Hope I keep playing before I get old...
July 25, 2012 10:27 PM   Subscribe

Looking for general advice about finding my band gigs at small local venues.

I've been playing music publicly for most of my life, but have never had to cold call a club. It was either a friend's band asked us to play or someone threw a house party or we personally knew the booker. As life moves on and gets busier and people have children, I have less time for going out and socializing and working the network. Opportunities for playing are evaporating.

Some people might call this "getting old" but I think my current band isn't bad and I would like to keep it going but we're losing some momentum. I think regular gigging would help.

We have about 2 hours of original material, a few covers, six reasonable demo recordings, we have a band page and are on Facebook. We have about a dozen gigs under our belt at various dive bars. We typically draw about 30 of our friends to our shows.

We would like to play music venues and bars within the city limits of a major urban center with a vibrant music scene. I don't want to look like a doofus newbie when I approach the booking people for these places. Do we really need a press kit? Glossy photos? Bio? Our own website or a burned CD to hand off? Business card? Or is it just enough to say: here's our band name, check out our facebook page.

I'm prepared for rejection and having to hustle a bit, but I don't want to come off like some uptight asshole who thinks he's the next Bono.
posted by Slarty Bartfast to Media & Arts (6 answers total) 3 users marked this as a favorite
Depends on the city, I imagine, but in Portland I usually just email the booking address on the club website when we need to cold-contact a venue to put something on (I'm in a sort of special-interest tribute band that mostly plays free or charity shows every 4-6 weeks; usually we try to claim a night at a place and fill the bill ourselves).

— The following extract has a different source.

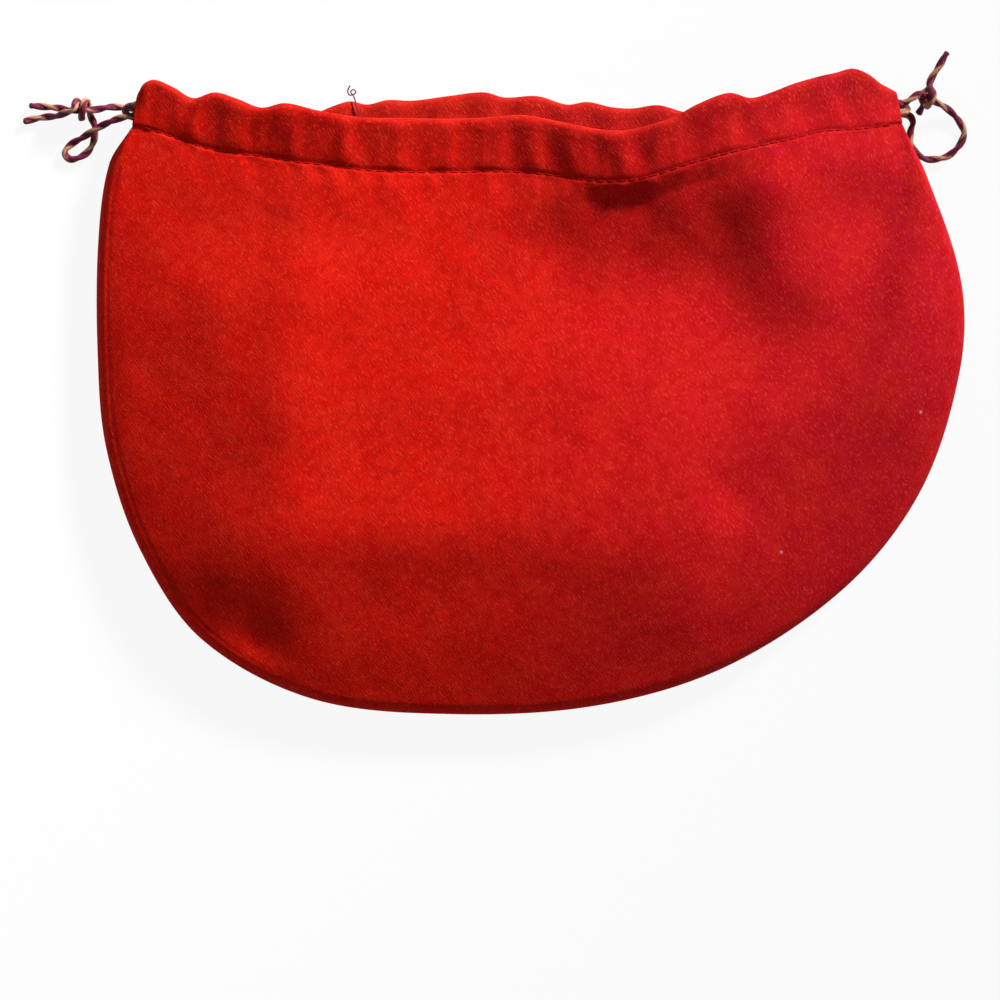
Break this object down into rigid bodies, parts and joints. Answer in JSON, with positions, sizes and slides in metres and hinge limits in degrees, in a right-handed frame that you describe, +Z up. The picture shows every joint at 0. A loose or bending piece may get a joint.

We have no press kit or any of that for my current gig.

That said, if you know people in other bands that get shows, it's often pretty painless to try to just talk to some compatible band of your acquaintance and make an effort to glom onto their bill.
posted by treblemaker at 10:34 PM on July 25, 2012

Have you read The Indie Band Survival Guide?
posted by ZipRibbons at 4:01 AM on July 26, 2012

A friend that owns a small place books all his live music through a booking agent. So you might look into getting onto the roster of whatever booking agents are most active in your town.
posted by COD at 5:14 AM on July 26, 2012

I had success booking a show by e-mailing the bookers at the addresses listed on the Web sites of 10 or so of the top bars in town.
posted by troywestfield at 6:25 AM on July 26, 2012

If it's a smaller club, just call the bar NOT at a busy time and ask who to talk to about booking a band. That person will never be there at the time you call, but if you have a name and can leave a message you can keep trying. If you have trouble reaching someone, you can also try them through e-mail, their facebook or web page, etc. It's not a bad idea to drop off a packet with a copy of your CD or demo and a cover sheet (brief description, contact info, URLs), but then call them, don't wait for them to call you. I think the whole press kit and photos thing is more of a turnoff to bars, at least around here, because they make you look like you think too much of yourself, but it's reasonable that they want to hear what you're like to see whether you suck and whether you're a good fit.

/smaller town band wife
posted by Occula at 8:13 AM on July 26, 2012

Best answer: I booked a 150-seater in a vibrant urban music scene for a few years. Here's how an unsolicited band got on a bill:

- They emailed or mailed an online or easily-playable CD demo with their 2 best songs on it. Two songs, at most, was all I had time to listen to. And if I didn't quite like the first song I'd listen to some of the next one just to make sure I wasn't missing anything. If the tepid reaction stuck around I'd stop listening.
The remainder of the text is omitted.